On perçoit dans cette citation l’expression d’un sentiment d’urgence. Les médias coréens de l’époque utilisent cette rhétorique comme une façon de justifier l’introduction de références culturelles et de biens de consommation importés, en particulier, des États-Unis. En outre, la tranche de la population, plutôt constituée de jeunes intellectuels, déçue par la démocratisation se tourne vers ce nouveau modèle culturel introduit en Corée. En témoigne le succès de la diffusion dans les centres culturels français de films de la nouvelle vague, projections auxquelles assistent une grande partie des futurs figures dominantes du cinéma coréen. Le cinéma devient l’incarnation des évolutions de la consommation et de la production culturelles de cette époque.

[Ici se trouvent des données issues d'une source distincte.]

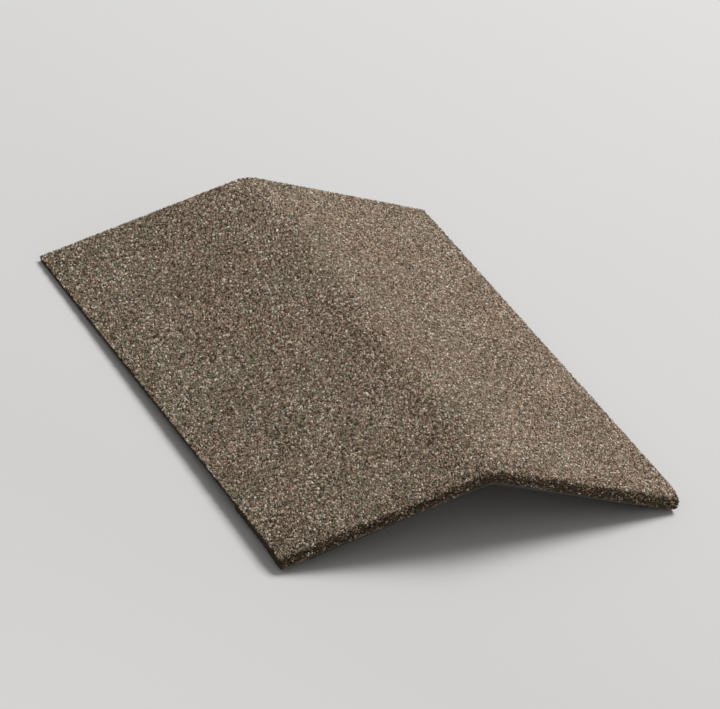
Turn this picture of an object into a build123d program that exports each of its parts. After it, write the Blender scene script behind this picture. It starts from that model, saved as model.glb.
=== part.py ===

En 1988, le gouvernement supprima les quotas restrictifs sur l’importation des films étrangers ce qui conduit à une petite révolution au sein de l’industrie du cinéma, annonçant des bouleversements profonds dans tout le monde de la culture.
Naquit alors un nouveau type de cinéma « hybride » qui s’inspirait des canons du cinéma hollywoodien s’éloignant peu à peu du mélodrame coréen qui dominait le marché avant 1995. À partir des années 2000, les films d’action et les comédies ont été en tête du box-office. Beaucoup de nouveaux réalisateurs s’affranchir des codes classiques de genre. Certains, comme Ch’ŏn Myŏnggwan, pour proposer des films divertissants et grand public, d’autres, au contraire, trouvèrent leur place dans les festivals internationaux de films d’auteurs, comme Kim Ki-dŏk ou Pak Ch’anuk. À travers l’introduction du cinéma étranger et la croissance de l’industrie en Corée, la rentabilité de la culture devint une réalité. Face au succès économique de Jurassic Park (1993), de Spielberg, le potentiel lucratif de la culture fut reconnu. Sur ce modèle de grosse production américaine, la culture coréenne subit une restructuration.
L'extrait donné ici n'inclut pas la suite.